With the coming of spring and beginning of the baseball season thoughts of baseball stadiums of yesteryear enter my subconscious. One of the stadiums that does this most often is old Tiger Stadium in Detroit. The stadium stood just before the western edge of the downtown and was designed in the classic jewel-box style.
Property of the Detroit News
Many stadiums were built using this style, as space was at a premium and stadiums were located in dense urban areas. Teams built parks that worked around the surrounding area instead of buying everything around and leveling it. Tiger Stadium formerly known as Navin Field, Bennett Park, Briggs Stadium was no different. The architecture utilized a double cantilever style that made use of poles and support beams throughout. This meant that the second deck was incredibly close to the field, unlike modern parks. It also meant the entire stadium was fully enclosed without an open back drop of the city behind it.
The intersection of Michigan and Trumbull is a somewhat quiet place now, but for ninety-odd years (1910-1999), it may have been the loudest patch of dirt in Detroit. Tiger Stadium didn't ask for affection; it earned it through a stubborn, industrial utility and nostalgia. It was a place made of steel rivets, dark concourses, and a field that looked impossibly green by midsummer.
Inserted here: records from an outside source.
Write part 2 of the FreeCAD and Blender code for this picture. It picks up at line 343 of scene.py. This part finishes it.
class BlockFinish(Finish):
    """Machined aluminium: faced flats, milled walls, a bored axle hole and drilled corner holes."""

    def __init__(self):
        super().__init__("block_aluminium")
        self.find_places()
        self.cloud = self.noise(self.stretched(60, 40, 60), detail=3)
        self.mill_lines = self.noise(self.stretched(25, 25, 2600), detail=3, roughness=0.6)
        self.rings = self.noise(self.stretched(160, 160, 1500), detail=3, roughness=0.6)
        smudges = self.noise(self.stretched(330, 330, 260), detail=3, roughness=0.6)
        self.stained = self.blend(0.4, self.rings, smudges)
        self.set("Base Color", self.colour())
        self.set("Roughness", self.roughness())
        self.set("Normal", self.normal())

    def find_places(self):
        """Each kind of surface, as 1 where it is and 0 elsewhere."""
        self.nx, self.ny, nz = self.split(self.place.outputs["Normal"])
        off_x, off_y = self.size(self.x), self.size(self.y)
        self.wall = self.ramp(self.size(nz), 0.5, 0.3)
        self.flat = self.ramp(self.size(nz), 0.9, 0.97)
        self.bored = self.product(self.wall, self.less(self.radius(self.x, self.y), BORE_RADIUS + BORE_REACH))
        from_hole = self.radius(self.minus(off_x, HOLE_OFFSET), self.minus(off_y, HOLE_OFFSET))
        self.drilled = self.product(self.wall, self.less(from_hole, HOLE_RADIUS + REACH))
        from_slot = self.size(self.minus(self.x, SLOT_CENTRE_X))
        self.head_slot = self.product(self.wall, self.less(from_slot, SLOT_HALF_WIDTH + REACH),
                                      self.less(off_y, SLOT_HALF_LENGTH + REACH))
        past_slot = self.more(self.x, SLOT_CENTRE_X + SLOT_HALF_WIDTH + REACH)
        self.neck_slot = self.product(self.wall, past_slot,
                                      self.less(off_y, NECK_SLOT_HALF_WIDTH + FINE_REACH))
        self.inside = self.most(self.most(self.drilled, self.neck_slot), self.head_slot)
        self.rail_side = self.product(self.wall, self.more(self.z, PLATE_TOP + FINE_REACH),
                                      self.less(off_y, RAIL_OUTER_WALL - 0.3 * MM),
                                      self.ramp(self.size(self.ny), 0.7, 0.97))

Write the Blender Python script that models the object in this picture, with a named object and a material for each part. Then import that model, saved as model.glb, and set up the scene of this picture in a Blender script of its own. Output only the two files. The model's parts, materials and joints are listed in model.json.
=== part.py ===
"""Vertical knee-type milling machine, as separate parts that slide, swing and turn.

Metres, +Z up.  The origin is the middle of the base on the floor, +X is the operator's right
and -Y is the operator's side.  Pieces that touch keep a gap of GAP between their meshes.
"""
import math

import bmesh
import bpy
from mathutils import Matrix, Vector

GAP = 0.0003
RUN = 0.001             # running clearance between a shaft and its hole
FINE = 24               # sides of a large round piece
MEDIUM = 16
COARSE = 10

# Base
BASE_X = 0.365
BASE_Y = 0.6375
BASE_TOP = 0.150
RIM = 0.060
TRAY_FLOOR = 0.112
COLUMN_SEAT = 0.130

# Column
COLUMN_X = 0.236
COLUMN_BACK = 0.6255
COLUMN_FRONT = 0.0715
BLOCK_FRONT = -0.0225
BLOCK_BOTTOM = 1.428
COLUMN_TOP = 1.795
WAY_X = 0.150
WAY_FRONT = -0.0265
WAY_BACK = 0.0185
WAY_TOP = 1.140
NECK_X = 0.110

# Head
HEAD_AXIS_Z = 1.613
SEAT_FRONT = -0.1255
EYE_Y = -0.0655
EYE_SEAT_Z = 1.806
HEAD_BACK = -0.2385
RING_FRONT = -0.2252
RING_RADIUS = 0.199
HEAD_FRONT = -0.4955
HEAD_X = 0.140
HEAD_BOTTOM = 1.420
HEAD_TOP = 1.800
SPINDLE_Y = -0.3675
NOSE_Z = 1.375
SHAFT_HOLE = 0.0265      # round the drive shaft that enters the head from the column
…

As a kid, I was always fascinated by the stadium and liked the look of it in pictures. I always planned to attend a game there. When it was announced that 1999 was the last year the stadium would be in use I knew I had to get to a game. Mid-way through the summer it was now or never. I bought two tickets for a game the last week it was open. This happened to be the final week of September.
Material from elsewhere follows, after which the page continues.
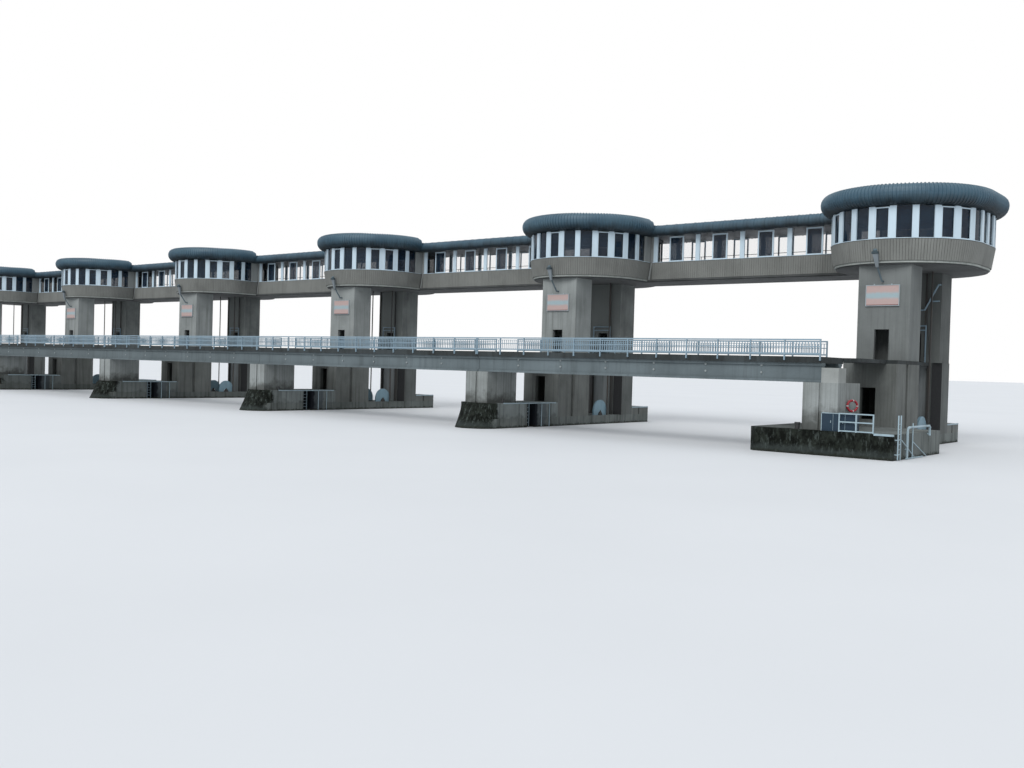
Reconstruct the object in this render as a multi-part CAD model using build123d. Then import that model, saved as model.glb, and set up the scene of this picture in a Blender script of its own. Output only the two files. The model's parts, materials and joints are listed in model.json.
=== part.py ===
"""Gated river barrage with six hoist cabins, glazed gangways and a service bridge, one tenth of real size."""

import math
import os

from build123d import *

os.makedirs("parts", exist_ok=True)

# All lengths are millimetres at one tenth of real size. X runs along the barrage, the river flows
# along Y and the water stands at Z = 0. Distances along Y named "ahead" or "behind" are counted
# from the front face of the front towers.
pier_count = 6
pier_spacing = 2800
seat = 0.3

# Plinths and platforms
shaft_width = 368
nose_centre_ahead = 1024
nose_batter = 110
plinth_top = 76
platform_top = 198
downstream_length = 283
downstream_top = 144
downstream_groove_width = 20
downstream_groove_depth = 10
downstream_groove_behind = 122
end_platform_left = 445
end_platform_right = 470
end_platform_ahead = 1110
end_platform_top = 152
end_platform_chamfer = 40

# Lower shafts
shaft_front_ahead = 225
shaft_rear_behind = 225
shaft_wall = 40
shaft_floor = 20
stoplog_slot_width = 40
stoplog_slot_depth = 18
stoplog_slot_ahead = 22
rear_shaft_chamfer = 55
landing_thickness = 25

# Towers
tower_set_back = 4
tower_depth = 230
tower_gap = 467
tower_wall = 30
door_width = 102
door_height = 216
door_shift = -8

# Gate gear between the towers
guide_width = 22
guide_depth = 18
guide_inset = 4
rod_radius = 6
rod_offset = 150
rod_behind = 566
cover_width = 200
cover_straight = 35
cover_thickness = 16
cover_outside = 140
cover_shift = 15
cover_notch_radius = 34
landing_width = 220
guard_inset = 35
guard_height = 276
guard_tube = 8
guard_bar_drop = 32
guard_ahead_of_wall = 12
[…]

Tiger Stadium near twilight. Property of the Detroit Free-Press
My plan was to drive the five hours to arrive at game time, and drive back after the game was over. I was 19 years and one day old and had never been to Detroit, nor made a roadtrip of this distance before. I arrived to the Corktown neighborhood about 30 min before game time. I parked about five or six blocks west near the massive and then abandoned Michigan Central Station. I didn't know then that it was formerly a train station but it was the first thing I saw getting out of the car. I said to the person I went to the game with “that building doesn’t have a window in it.”
Corner of Michigan and Cochrane
Detroit seemed like another world. One I knew very little about and might as well have been the moon. Some 27 years later that night still seems like a dream in my mind. Walking through the then crumbling neighborhood and seeing the stadium that only previously existed to me in pictures was surreal. The late summer golden hour light and the beautifully aged stadium seemed like a Time Machine to baseball’s past.
Thinking back on it now, the stadium and the century were both running on fumes. As was my youth, I look back on all three fondly now.